Currently, training the segmentation network with polygon labels and making binary pixel-wise classification is the mainstream workflow for building detection from remote sensing images. The additional designs of our approach over traditional solutions are two-fold: (i) three-category segmentation with roof and footprint labels and (ii) the module of relief displacement correction. When ablating the displacement correction module, our workflow can only generate roof outline predictions; using the roof outline results for representing building footprints leads to a much larger error (0.643 vs. 0.794 in IoU), which demonstrates the necessity of correcting the relief displacement in our approach. As for the segmentation module, the proposed workflow degrades to Baseline-1 if not using additional facade labels for model training; the evaluation results in Table 2 has proven that importing facade labels helps producing finer roof segmentation results.

In terms of time-consuming, after training, the proposed framework generates the three-category segmentation results for the whole test area ($18,567\times 20,568$ pixels in total) in 818.9 s via a GPU and finishes the process of displacement correction for 1190 buildings within the test area in 1411.8 s via a single CPU. The efficiency of the proposed workflow should be acceptable for most general applications.

5.3. Detection Accuracy of Areas with Different Building Height

As listed in

Table 3. Evaluation results of the three workflows for areas with different building height. For every metric, the highest value is highlighted in bold.

Building Type	Workflows	Reference: Roof				Reference: Footprint
		IoU	F1-Score	Precision	Recall	IoU	F1-Score	Precision	Recall
High-rise	Baseline-1	0.833	0.909	0.966	0.859	0.391	0.581	0.543	0.562
	Baseline-2	0.465	0.635	0.618	0.653	0.624	0.800	0.740	0.769
	Ours	0.864	0.927	0.951	0.904	0.732	0.865	0.826	0.845
Mid-rise	Baseline-1	0.816	0.899	0.960	0.845	0.622	0.798	0.738	0.767
	Baseline-2	0.609	0.757	0.778	0.737	0.690	0.886	0.758	0.817
	Ours	0.860	0.925	0.959	0.893	0.766	0.899	0.838	0.867
Low-rise	Baseline-1	0.883	0.938	0.963	0.914	0.754	0.868	0.852	0.860
	Baseline-2	0.714	0.833	0.848	0.818	0.756	0.915	0.813	0.861
	Ours	0.900	0.947	0.959	0.936	0.831	0.919	0.897	0.908

, the results of the test areas with high-rise, mid-rise, and low-rise buildings are evaluated separately for further analysis. The evaluation shows that the advantage of our workflow is considerably magnified for the high-rise buildings. When evaluated by the footprint labels, the improvement of our workflow over Baseline-2 increases to 10.8%, while Baseline-1 presents a significant worse overall accuracy (0.391 vs. 0.732 in IoU), which fully demonstrates the necessity of correcting the relief displacement within these areas. In general, the difference between our workflow and the baselines gradually narrows from high-rise buildings to low-rises, but even for low buildings, our workflow still gains 7.5% increment of IoU over Baseline-2, indicating that the performance of the model trained solely by the footprint labels could be weakened by the samples with large relief displacement. The difference between the proposed workflow and Baseline-1 is relatively small when evaluating by the roof labels, especially for the low buildings, which means that adopting our workflow could be unnecessary if relief displacement is rarely observed in the application scenarios.

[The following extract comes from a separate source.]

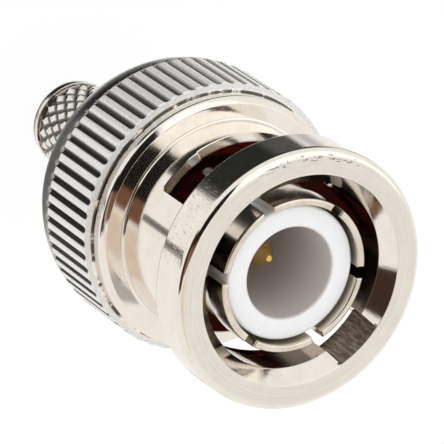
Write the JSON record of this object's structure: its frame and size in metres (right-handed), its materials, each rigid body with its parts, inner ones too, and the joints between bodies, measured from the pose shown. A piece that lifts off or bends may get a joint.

Figure 9, Figure 10 and Figure 11 illustrate the results of the three workflows for typical high-rise, mid-rise, and low-rise buildings, respectively. For the high-rises, it can be seen from Figure 9 that the buildings have significant tilt effect, which largely challenges the recognition performance of Baseline-2, leading to geometrically irregular and sometimes fragmented segmentation results. Meanwhile, our workflow slightly outperforms Baseline-1 by recovering more complete roof boundaries (as pointed by the red arrows), demonstrating the advantage of applying additional facade labels in building segmentation. Similar conclusions can be made for the mid-rise buildings in Figure 10; although the tilt effect is relatively unnoticeable, Baseline-2 still fails in extracting regular footprint polygons. For the low-rise buildings, Figure 11 shows that our workflow can accurately correct the relief displacement even if the imaging area of the building facades is quite small. In comparison, Baseline-1 achieves a similar performance with ours in roof segmentation, but Baseline-2 still seems not to have learned a stable pattern for footprint extraction.

6. Conclusions

In this study, an improved workflow is proposed for extracting more accurate building footprints from traditional orthophotos of aerial images. Different from previous studies, the tilt effect of buildings is fully considered in our workflow. A deep-learning-based segmentation network is constructed for obtaining roof and facade segments from images; additionally, a module of relief displacement correction is applied for compensating the locating deviation of the extracted roof segments. The experiments on a dataset of a high-density residential area in Shanghai demonstrate that our workflow can generate more accurate results of roof outlines (with IoU of 0.883) and building footprints (with IoU of 0.794) than the baseline methods. The comparative analysis verifies that the first baseline, which conducts strict rooftop segmentation, generates high-quality roof extraction results, but those results can hardly be equated to accurate building footprints. The second baseline, which trained the segmentation network solely with footprint labels, generally fails to produce building footprints with high accuracy or regular geometry, especially for the high-rise buildings. Nevertheless, the proposed workflow also has limitations. For example, a multi-layer structured building may have two or more blocks with varying degrees of relief displacement. This is currently challenging for us since our workflow would consider the multiple building blocks as one complete object. The subsequent study will take this problem into consideration. Besides, the applicability of the proposed workflow to satellite orthophotos will also be explored in the future.